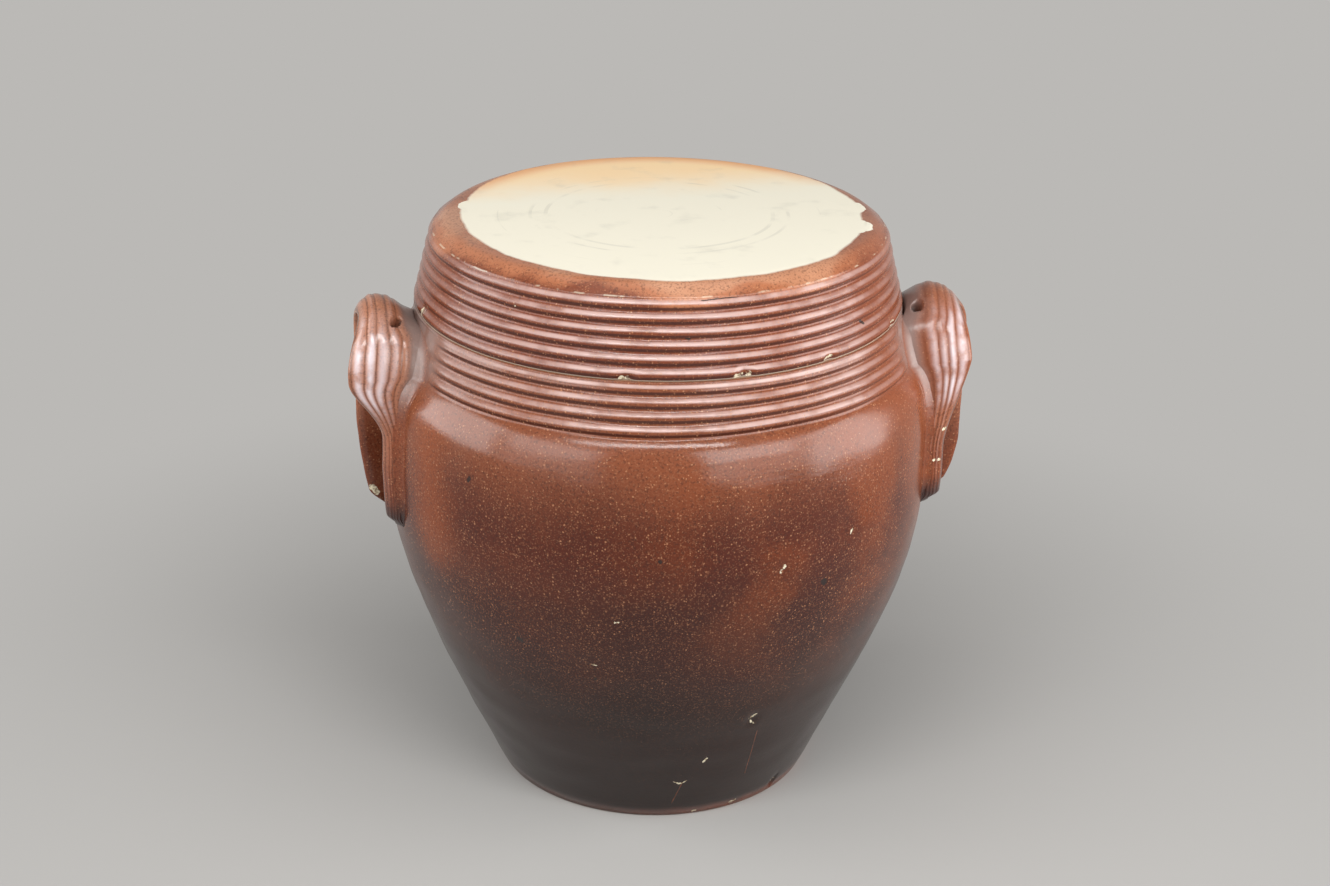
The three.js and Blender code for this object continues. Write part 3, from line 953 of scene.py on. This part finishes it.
def salt_glaze(name, bands, chips=(), pits=(), finish=None):
    """Salt-glazed stoneware with chips and pits, and what the finish function adds to it."""
    material, tree = new_material(name)
    place = add(tree, "TexCoord", out="Object")
    colour, speck = glaze_colour(tree, place, bands)
    bare = add(tree, "Attribute", out="Fac", attribute_name="bare")
    bare_colour = linear(BARE_CLAY)
    if finish:
        colour, bare, bare_colour = finish(tree, place, colour, bare)
    colour = add(tree, "Mix", bare, colour, bare_colour, **COLOURS)
    if chips:
        chip = marked(tree, place, chips, 1.4, 2.0)
        shade = patches(tree, place, 1.2, 0.45, 0.62, detail=2.0)
        broken = add(tree, "Mix", shade, linear(BARE_CLAY), linear(CHIP_SHADE), **COLOURS)
        colour = add(tree, "Mix", chip, colour, broken, **COLOURS)
        bare = add(tree, "Math", bare, chip, **LARGER)
    if pits:
        pitted = add(tree, "Math", marked(tree, place, pits, 1.6, 1.6), 0.85, **TIMES)
        colour = add(tree, "Mix", pitted, colour, linear(PIT_BLACK), **COLOURS)
    gloss = patches(tree, place, GLOSS_SIZE, 0.3, 0.7, *GLAZE_ROUGHNESS)
    roughness = add(tree, "Math", gloss, add(tree, "Math", bare, CLAY_ROUGHNESS, **TIMES), **PLUS)
    relief = skin_relief(tree, place, bare, speck)
    skin = {"Strength": SKIN_STRENGTH, "Distance": SKIN_DEPTH * MM, "Height": relief}
    bump = add(tree, "Bump", named=skin)
    looks = {"Base Color": colour, "Roughness": roughness, "IOR": GLAZE_IOR, "Normal": bump}
    add(tree, "OutputMaterial", add(tree, "BsdfPrincipled", named=looks))
    return material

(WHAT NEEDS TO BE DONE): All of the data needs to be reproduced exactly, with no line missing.

(TASK RESULT):
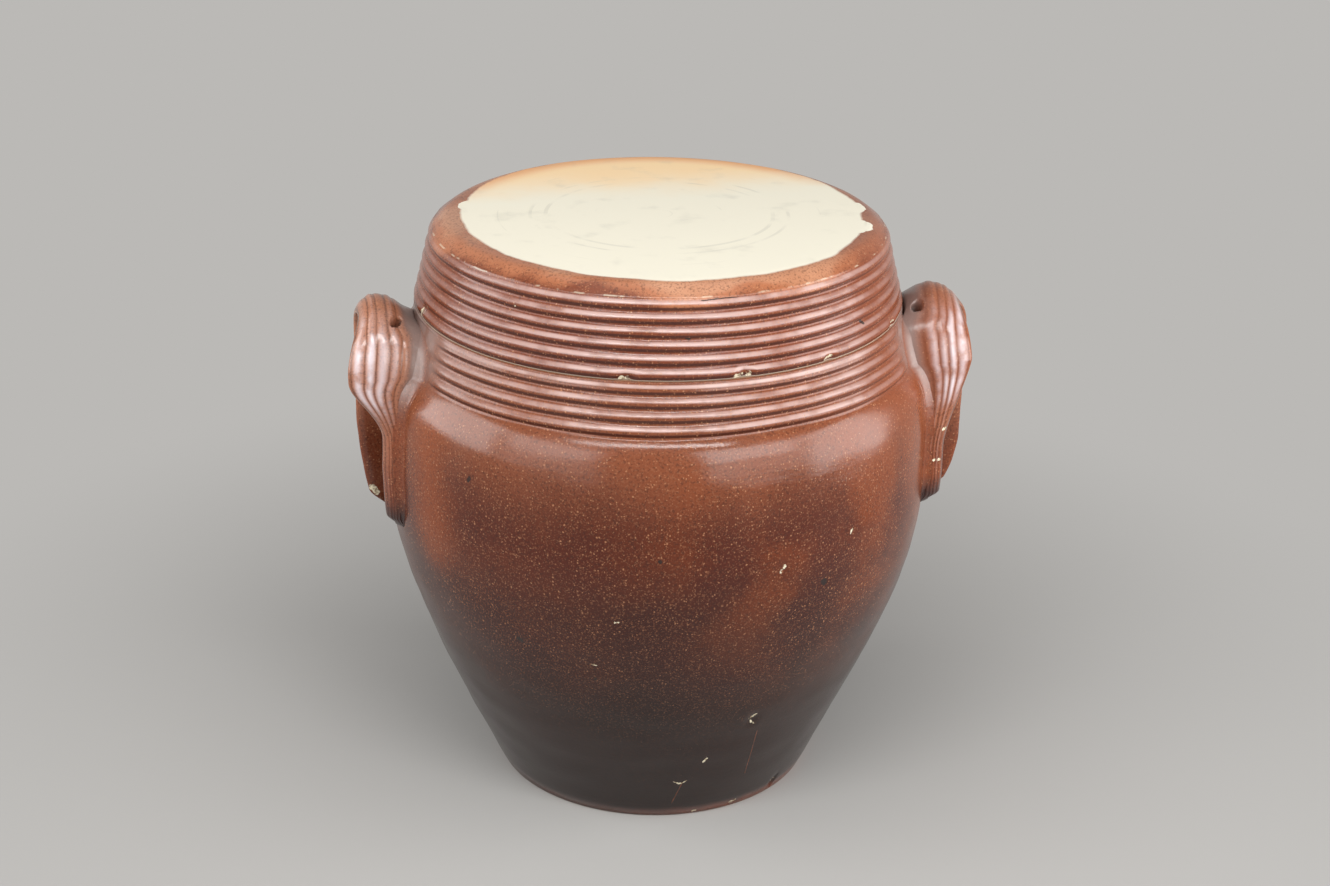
The three.js and Blender code for this object continues. Write part 3, from line 953 of scene.py on. This part finishes it.
def salt_glaze(name, bands, chips=(), pits=(), finish=None):
    """Salt-glazed stoneware with chips and pits, and what the finish function adds to it."""
    material, tree = new_material(name)
    place = add(tree, "TexCoord", out="Object")
    colour, speck = glaze_colour(tree, place, bands)
    bare = add(tree, "Attribute", out="Fac", attribute_name="bare")
    bare_colour = linear(BARE_CLAY)
    if finish:
        colour, bare, bare_colour = finish(tree, place, colour, bare)
    colour = add(tree, "Mix", bare, colour, bare_colour, **COLOURS)
    if chips:
        chip = marked(tree, place, chips, 1.4, 2.0)
        shade = patches(tree, place, 1.2, 0.45, 0.62, detail=2.0)
        broken = add(tree, "Mix", shade, linear(BARE_CLAY), linear(CHIP_SHADE), **COLOURS)
        colour = add(tree, "Mix", chip, colour, broken, **COLOURS)
        bare = add(tree, "Math", bare, chip, **LARGER)
    if pits:
        pitted = add(tree, "Math", marked(tree, place, pits, 1.6, 1.6), 0.85, **TIMES)
        colour = add(tree, "Mix", pitted, colour, linear(PIT_BLACK), **COLOURS)
    gloss = patches(tree, place, GLOSS_SIZE, 0.3, 0.7, *GLAZE_ROUGHNESS)
    roughness = add(tree, "Math", gloss, add(tree, "Math", bare, CLAY_ROUGHNESS, **TIMES), **PLUS)
    relief = skin_relief(tree, place, bare, speck)
    skin = {"Strength": SKIN_STRENGTH, "Distance": SKIN_DEPTH * MM, "Height": relief}
    bump = add(tree, "Bump", named=skin)
    looks = {"Base Color": colour, "Roughness": roughness, "IOR": GLAZE_IOR, "Normal": bump}
    add(tree, "OutputMaterial", add(tree, "BsdfPrincipled", named=looks))
    return material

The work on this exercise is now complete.